Saturday, October 2, 2010

lxxx

"I have the attention span of a turnip."
-Chaos Golubitsky (Who?)

            My attention span is very short, mimicking my seven-year-old tendency to watch twenty-eight minute Saturday cartoon shows about superhero leagues and my nine-and-a-half-year-old tendency to practice lightsaber fighting with beat-up broom handles.

            And that, in a nutshell, is my excuse to cut this paragraph, this train of thought, this brief look into my life, short.

Friday, October 1, 2010

lxxix

“It isn’t just what you know and it isn’t just who you know now. It’s actually who you know, who knows you, and what you do for a living.”
-Bob Burg

            I am back at the movies again, another Friday night lightly void of the stereotypical college parties that I just haven’t been able to find (not that I have been actively seeking them out.) But this time the screen is playing out a half-truthful version of my life, complete with flickering images of tongue-in-cheek business cards and computer adeptness, framed by a very-appropriate sense of awkwardness. The words, the lines of code are shot as a way out of the oppression, of the private loneliness.

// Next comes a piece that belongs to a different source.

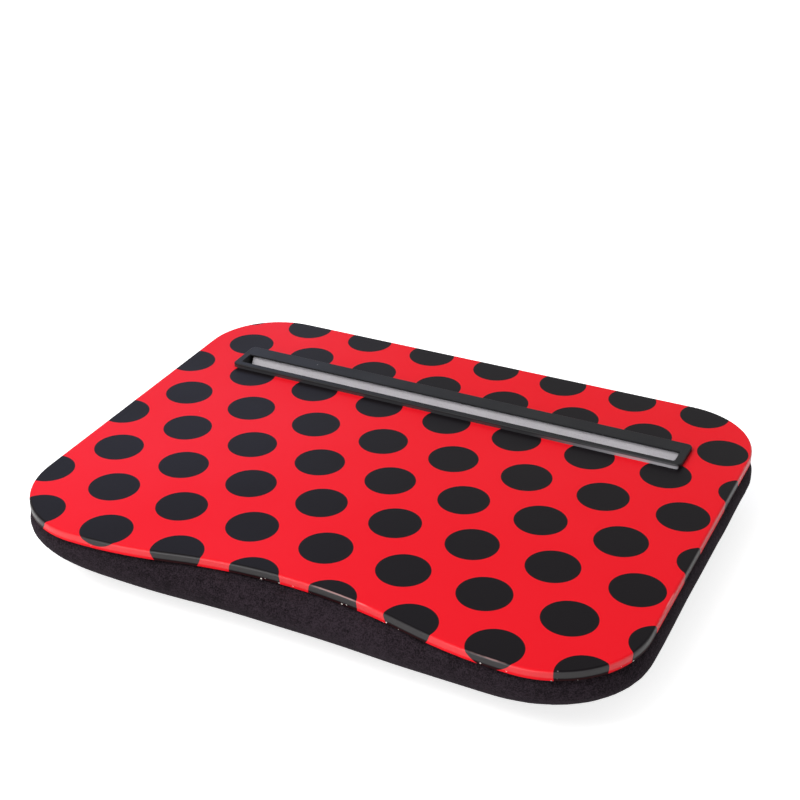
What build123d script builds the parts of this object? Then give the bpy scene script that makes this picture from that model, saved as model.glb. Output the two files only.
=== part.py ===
from build123d import *
import os
from math import atan2, cos, radians, sin, tan

# Lap tray on a bead-filled cushion, with a slanted slot that holds a tablet. Lengths are millimetres, angles degrees.
# X runs to the right, Y to the back, Z up. The origin is under the middle of the tray, on the floor.

# Board outline
board_width = 320.0
board_depth = 248.0
back_corner_radius = 41.5
front_corner_radius = 47.0
waist_depth = 13.9
waist_arc_share = 0.54

# Board and printed film
core_thickness = 4.4
film_thickness = 0.3
core_edge_break = 0.5
top_edge_radius = 1.2

# Cushion
cushion_height = 31.2
widest_height = 23.0
side_bulge = 1.3
seam_tuck = 1.0
underside_inset = 38.0
flat_depth = 0.5
roll_exponent = 1.9
roll_shares = (0.2, 0.4, 0.57, 0.71, 0.82, 0.9, 0.955, 0.987, 1.0)
lining_roll_shares = (0.4, 0.71, 0.9, 1.0)
shoulder_height_share = 0.6
shoulder_bulge_share = 0.6
seam_waist_share = 0.8
widest_waist_share = 0.36
floor_waist_share = 0.15
corner_draw_share = 0.6
cover_thickness = 1.0
panel_thickness = 0.8
seam_gap = 0.2
bag_thickness = 0.5
layer_gap = 0.7

# Hook-and-loop strips
strip_length = 80.0
strip_width = 25.0
strip_thickness = 0.9
strip_gap = 0.3
strip_side_setback = 35.0
front_strip_setback = 36.5
back_strip_setback = 12.5

# Slot frame
lean_angle = 37.0
slot_setback = 62.95
slot_length = 254.2
pocket_width = 12.06
pocket_depth = 15.0
pocket_wall = 1.2
pocket_corner_radius = 1.0
flange_border = 4.2
flange_height = 2.5
flange_corner_radius = 3.0
flange_edge_radius = 0.8
mouth_edge_radius = 0.4
cutout_clearance = 0.2

# Snap lugs under the board
lug_length = 12.0
lug_reach = 0.9
lug_height = 2.6
lug_gap = 0.1
lug_place_shares = (-0.4, -0.14, 0.14, 0.4)
end_lug_length = 5.0

# Rest pad on the pocket's back wall
pad_thickness = 2.0
pad_end_gap = 0.3
pad_top_drop = 0.5

# Well in the cushion for the pocket
well_clearance = 1.5
well_corner_radius = 3.0

# Shared overrun of cutting shapes past the faces that they cut
overrun = 5.0

# Heights worked out from the stack
core_bottom = cushion_height + 2 * strip_thickness + strip_gap
core_top = core_bottom + core_thickness
board_top = core_top + film_thickness
flange_top = board_top + flange_height
back_y = board_depth / 2
front_y = -board_depth / 2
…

            But how much is public? What is left sacred after I finished typing a final period, capping off three paragraphs of my most personal thoughts? The fact that I crave this kind of outlet is slightly off-putting, a projection of my advanced, slightly humorous, sense of egotism. Above all else, I need to have someone that cares about the inner thoughts that I’m having, that I’m typing, that I’m spilling out onto the perpetually dusty enter bar.

            And if that means giving up any sense of privacy, then so be it. I have nothing to hide. And everything to share.